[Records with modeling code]
——————
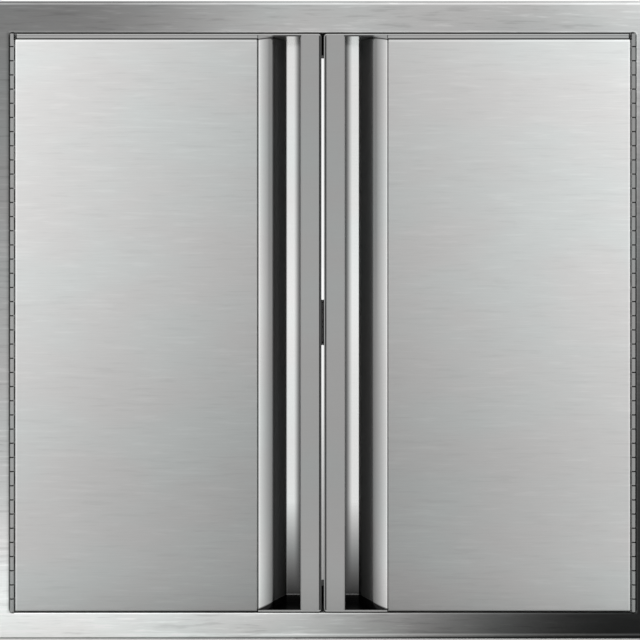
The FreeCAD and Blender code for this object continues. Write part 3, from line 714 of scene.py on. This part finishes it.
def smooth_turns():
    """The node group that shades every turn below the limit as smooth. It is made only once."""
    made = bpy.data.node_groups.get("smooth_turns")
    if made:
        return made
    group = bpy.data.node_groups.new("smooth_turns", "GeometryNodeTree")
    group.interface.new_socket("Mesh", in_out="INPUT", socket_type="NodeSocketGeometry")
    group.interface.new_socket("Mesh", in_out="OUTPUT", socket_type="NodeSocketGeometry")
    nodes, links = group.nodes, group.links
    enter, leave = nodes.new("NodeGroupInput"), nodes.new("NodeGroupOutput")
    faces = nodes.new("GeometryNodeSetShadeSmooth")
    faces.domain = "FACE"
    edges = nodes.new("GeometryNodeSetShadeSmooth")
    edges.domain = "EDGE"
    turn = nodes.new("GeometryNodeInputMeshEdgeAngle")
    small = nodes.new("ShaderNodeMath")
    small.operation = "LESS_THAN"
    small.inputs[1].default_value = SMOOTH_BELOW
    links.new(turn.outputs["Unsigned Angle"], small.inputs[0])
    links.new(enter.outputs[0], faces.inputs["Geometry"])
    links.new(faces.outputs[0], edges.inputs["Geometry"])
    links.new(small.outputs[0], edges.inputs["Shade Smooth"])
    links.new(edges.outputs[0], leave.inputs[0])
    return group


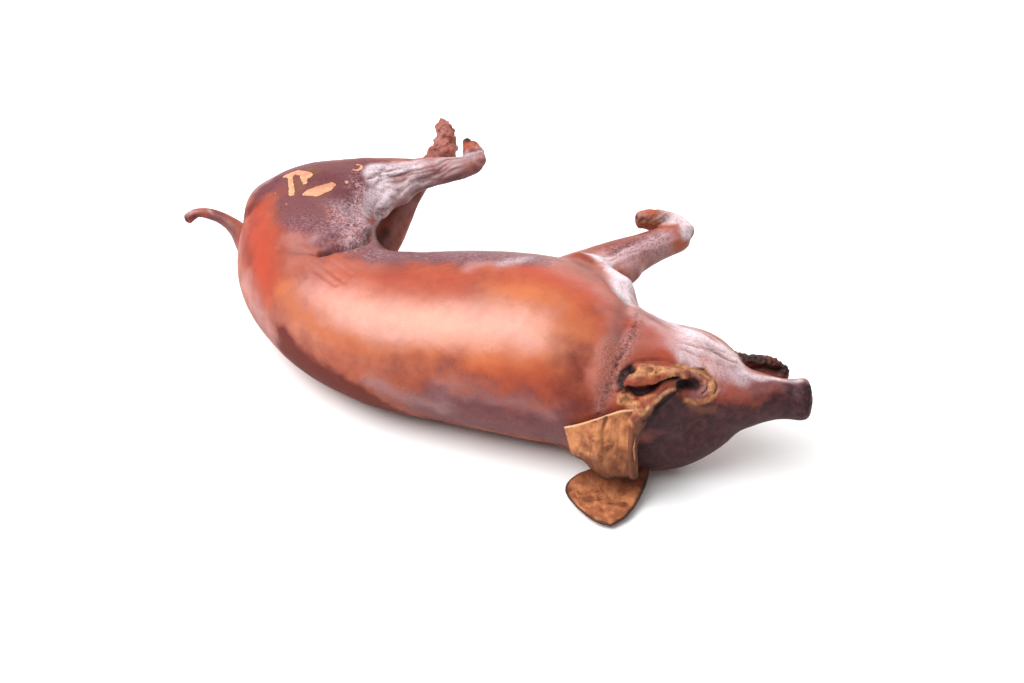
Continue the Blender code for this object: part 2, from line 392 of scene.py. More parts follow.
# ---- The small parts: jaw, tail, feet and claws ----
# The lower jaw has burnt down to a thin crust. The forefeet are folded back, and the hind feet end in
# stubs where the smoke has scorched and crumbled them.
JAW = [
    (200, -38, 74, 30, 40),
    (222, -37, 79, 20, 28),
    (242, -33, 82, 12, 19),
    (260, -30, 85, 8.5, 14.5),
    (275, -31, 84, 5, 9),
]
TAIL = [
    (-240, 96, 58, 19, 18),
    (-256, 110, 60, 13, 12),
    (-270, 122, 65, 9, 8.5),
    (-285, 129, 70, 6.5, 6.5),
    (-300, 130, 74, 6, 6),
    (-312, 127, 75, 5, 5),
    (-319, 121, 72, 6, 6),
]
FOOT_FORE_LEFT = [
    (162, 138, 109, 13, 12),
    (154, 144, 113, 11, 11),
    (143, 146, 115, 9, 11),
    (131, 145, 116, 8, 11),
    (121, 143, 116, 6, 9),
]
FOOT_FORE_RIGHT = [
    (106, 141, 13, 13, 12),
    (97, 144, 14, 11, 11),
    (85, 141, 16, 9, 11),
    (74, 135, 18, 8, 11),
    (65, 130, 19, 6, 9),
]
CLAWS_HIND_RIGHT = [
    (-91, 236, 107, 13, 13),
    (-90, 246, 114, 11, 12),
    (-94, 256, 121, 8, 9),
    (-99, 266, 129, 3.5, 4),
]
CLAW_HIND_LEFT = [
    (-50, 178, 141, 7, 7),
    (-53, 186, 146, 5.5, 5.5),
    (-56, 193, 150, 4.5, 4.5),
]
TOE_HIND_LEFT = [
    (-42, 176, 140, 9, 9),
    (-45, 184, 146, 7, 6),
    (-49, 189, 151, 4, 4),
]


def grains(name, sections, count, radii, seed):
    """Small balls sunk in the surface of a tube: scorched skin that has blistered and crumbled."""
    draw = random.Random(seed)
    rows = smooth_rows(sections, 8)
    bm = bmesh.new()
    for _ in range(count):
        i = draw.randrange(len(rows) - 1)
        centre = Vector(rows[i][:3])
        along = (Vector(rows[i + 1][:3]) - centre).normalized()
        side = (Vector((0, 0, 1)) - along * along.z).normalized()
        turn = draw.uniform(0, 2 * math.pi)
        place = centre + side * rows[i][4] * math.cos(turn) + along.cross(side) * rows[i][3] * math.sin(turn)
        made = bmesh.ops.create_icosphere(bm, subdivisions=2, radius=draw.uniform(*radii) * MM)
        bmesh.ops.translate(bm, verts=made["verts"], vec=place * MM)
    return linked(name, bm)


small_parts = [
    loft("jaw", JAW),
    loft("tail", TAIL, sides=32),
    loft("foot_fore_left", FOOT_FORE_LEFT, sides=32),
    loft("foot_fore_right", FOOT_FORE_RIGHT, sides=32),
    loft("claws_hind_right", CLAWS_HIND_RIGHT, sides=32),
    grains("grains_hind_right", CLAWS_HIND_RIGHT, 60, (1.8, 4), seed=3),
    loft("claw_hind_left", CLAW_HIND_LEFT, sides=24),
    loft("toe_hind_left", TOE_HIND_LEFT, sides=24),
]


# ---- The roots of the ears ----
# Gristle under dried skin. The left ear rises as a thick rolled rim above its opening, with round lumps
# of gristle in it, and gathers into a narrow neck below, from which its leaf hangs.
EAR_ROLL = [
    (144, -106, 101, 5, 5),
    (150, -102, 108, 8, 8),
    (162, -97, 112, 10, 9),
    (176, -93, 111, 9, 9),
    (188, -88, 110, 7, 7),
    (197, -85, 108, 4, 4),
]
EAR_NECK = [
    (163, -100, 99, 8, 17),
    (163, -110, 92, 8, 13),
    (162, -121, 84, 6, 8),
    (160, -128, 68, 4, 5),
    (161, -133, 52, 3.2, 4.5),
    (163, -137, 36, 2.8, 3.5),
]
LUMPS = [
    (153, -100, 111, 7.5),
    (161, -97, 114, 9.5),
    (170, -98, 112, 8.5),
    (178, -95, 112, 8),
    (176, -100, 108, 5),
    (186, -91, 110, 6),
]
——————
Problem to work on. Repeat the records above line by line, from the first line through the line that contains "return group".

Full solution.
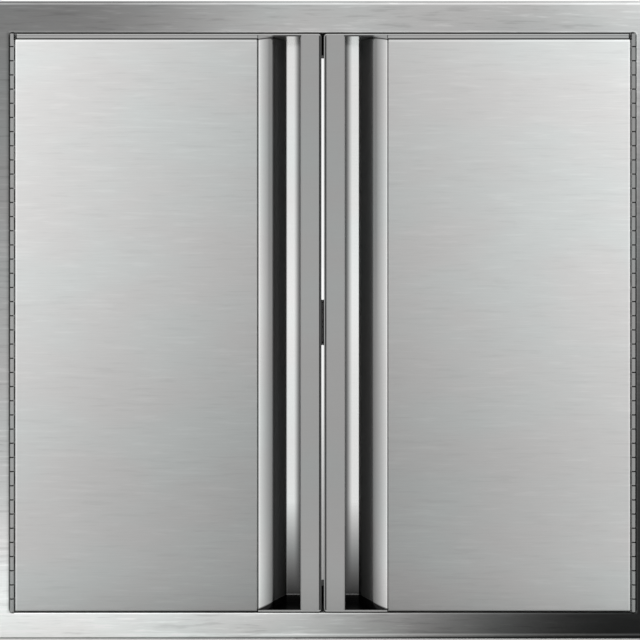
The FreeCAD and Blender code for this object continues. Write part 3, from line 714 of scene.py on. This part finishes it.
def smooth_turns():
    """The node group that shades every turn below the limit as smooth. It is made only once."""
    made = bpy.data.node_groups.get("smooth_turns")
    if made:
        return made
    group = bpy.data.node_groups.new("smooth_turns", "GeometryNodeTree")
    group.interface.new_socket("Mesh", in_out="INPUT", socket_type="NodeSocketGeometry")
    group.interface.new_socket("Mesh", in_out="OUTPUT", socket_type="NodeSocketGeometry")
    nodes, links = group.nodes, group.links
    enter, leave = nodes.new("NodeGroupInput"), nodes.new("NodeGroupOutput")
    faces = nodes.new("GeometryNodeSetShadeSmooth")
    faces.domain = "FACE"
    edges = nodes.new("GeometryNodeSetShadeSmooth")
    edges.domain = "EDGE"
    turn = nodes.new("GeometryNodeInputMeshEdgeAngle")
    small = nodes.new("ShaderNodeMath")
    small.operation = "LESS_THAN"
    small.inputs[1].default_value = SMOOTH_BELOW
    links.new(turn.outputs["Unsigned Angle"], small.inputs[0])
    links.new(enter.outputs[0], faces.inputs["Geometry"])
    links.new(faces.outputs[0], edges.inputs["Geometry"])
    links.new(small.outputs[0], edges.inputs["Shade Smooth"])
    links.new(edges.outputs[0], leave.inputs[0])
    return group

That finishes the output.